The second major addition to the A’s team was second baseman Danny Murphy who Mack purchased from the Connecticut League. While he was no Napoleon Lajoie, Murphy hit a strong .313 in 1902 and helped anchor the A’s infield. Indeed, in his first game with the team on 8 July 1902 in Boston, Murphy lashed out six hits in as many times at bat including a Grand Slam. Murphy would prove a solid player for Mack through the 1914 season.
The A’s Prevail as AL Champions
Early in the season, the Athletics hovered around the top of the standings, even landing atop the league for a few days in May. The St. Louis Browns were the A’s principal competition early on. In June, the Chicago White Stockings took over first place, but the Athletics stayed close. With Waddell’s arrival and the hot hitting of several A’s players, the club went on a tear in August, winning 16 of 17 games at one point and securing first place. The Athletics’ lead remained precarious, however, as the Browns refused to fade and the Boston Pilgrims also began making a run at the pennant. By the beginning of September, Boston had pulled within one game of the A’s with the Browns close behind.
The Athletics went on a “western” trip in early September, playing against St. Louis, Detroit and Cleveland. The trip started inauspiciously, with the Mackmen losing two straight doubleheaders to the Browns. The A’s left St. Louis with a half-game lead over the Browns and one game over the Pilgrims. The club rebounded, however, sweeping a three-game series against Detroit and winning two of three against Cleveland. The Mackmen returned to Philadelphia for a series against the lowly Orioles with a two-game lead over both the Browns and Pilgrims.
The A’s won two doubleheaders against Baltimore at Philadelphia’s Columbia Park before taking the train to Boston. The series against the Pilgrims opened with Waddell losing a 5-4 cliffhanger to Cy Young. The Athletics came back, however, taking two from Boston as Plank beat Dinneen and Waddell bested Young. Mack and his team returned to Philadelphia and performed in grand style as the A’s swept three from Washington. Boston then came to town for a four-game series that the Pilgrims had to win to stay in contention. In game one, Waddell again prevailed over Young, while Plank did the honors in game two with a win over Tully Sparks. Boston took game three, but Waddell came back to win the final game of the series, virtually assuring the A’s the AL championship.

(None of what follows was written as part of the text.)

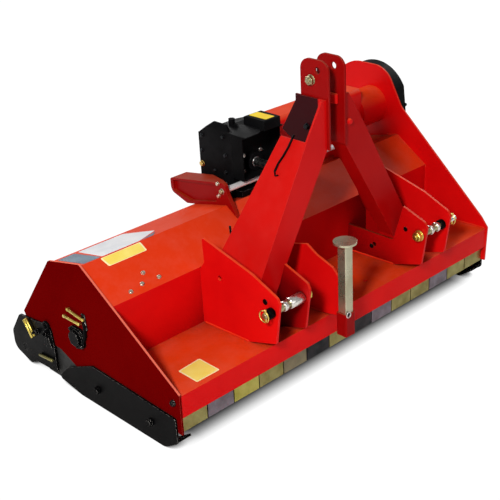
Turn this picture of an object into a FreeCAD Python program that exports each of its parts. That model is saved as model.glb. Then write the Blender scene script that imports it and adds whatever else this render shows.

The Athletics traveled to Baltimore and won three in a row, clinching the pennant on 25 September. Mack bestowed upon Philadelphia its first title since the Athletics of the old American Association had won the pennant in 1883. A parade to honor the AL champions was planned, and it proved to be quite an affair. It was held on 29 September, and some 350 clubs and organizations sent bands and other marchers to participate. The parade wound its way down Broad Street from Girard Avenue to Vine with a group of carriages bearing the A’s players and Manager Mack. Even the Philadelphia Giants, a “colored” baseball club, was allowed to march in the parade. It was a grand occasion.
Postscript
Having won the AL pennant, Mack and his players hoped there would be a post-season championship series against the NL victors. But, it was not to be. Pittsburgh won the NL title in a walk (second-place Brooklyn finished 27 ½ games behind Pirates). Pittsburgh’s owner, Barney Dreyfuss, bore ill will against the AL because, like the Phillies, his team had lost many players to raids including, most notably, pitcher Jack Chesbro. Dreyfuss was in no mood to confer legitimacy upon the AL by playing that league’s champion in a post-season contest. The answer from Dreyfuss to the idea was a resounding, “No!” The AL-NL “war,” however, was soon settled. In January 1903, a “peace agreement” was reached in which the senior circuit recognized the legitimacy of the new league. The agreement paved the way for an annual post-season World Series between the champions of the two leagues.
Despite the lack of post-season play, Connie Mack’s performance in managing the A’s to the 1902 AL pennant remains a noteworthy achievement. He had to rebuild the club at the start of the season and compensate for the loss of the nucleus of the pitching staff and two future Hall of Famers (Lajoie and Flick). The acquisition of Waddell and Murphy proved a terrific boost for the club’s fortunes, as did the contributions of other team members. Six players hit over .300, including outfielder “Socks” Seybold, who also contributed 16 home runs. That figure would stand as the AL home run record for a season until Babe Ruth surpassed it with 29 in 1919. As noted, Plank proved a clutch pitcher at the beginning of a career with the Athletics that would lead him to the Hall of Fame. Finally, Mack realized quickly that the A’s regular catcher, Mike Powers, wasn’t compatible with Waddell. He inserted Schreckengost as Waddell’s catcher, and the two free spirits became a solid battery that would endure throughout their careers with the A’s. Mack and the Athletics still had many successes and pennants before them, but nothing ahead could diminish the luster of their triumph as AL champions in 1902.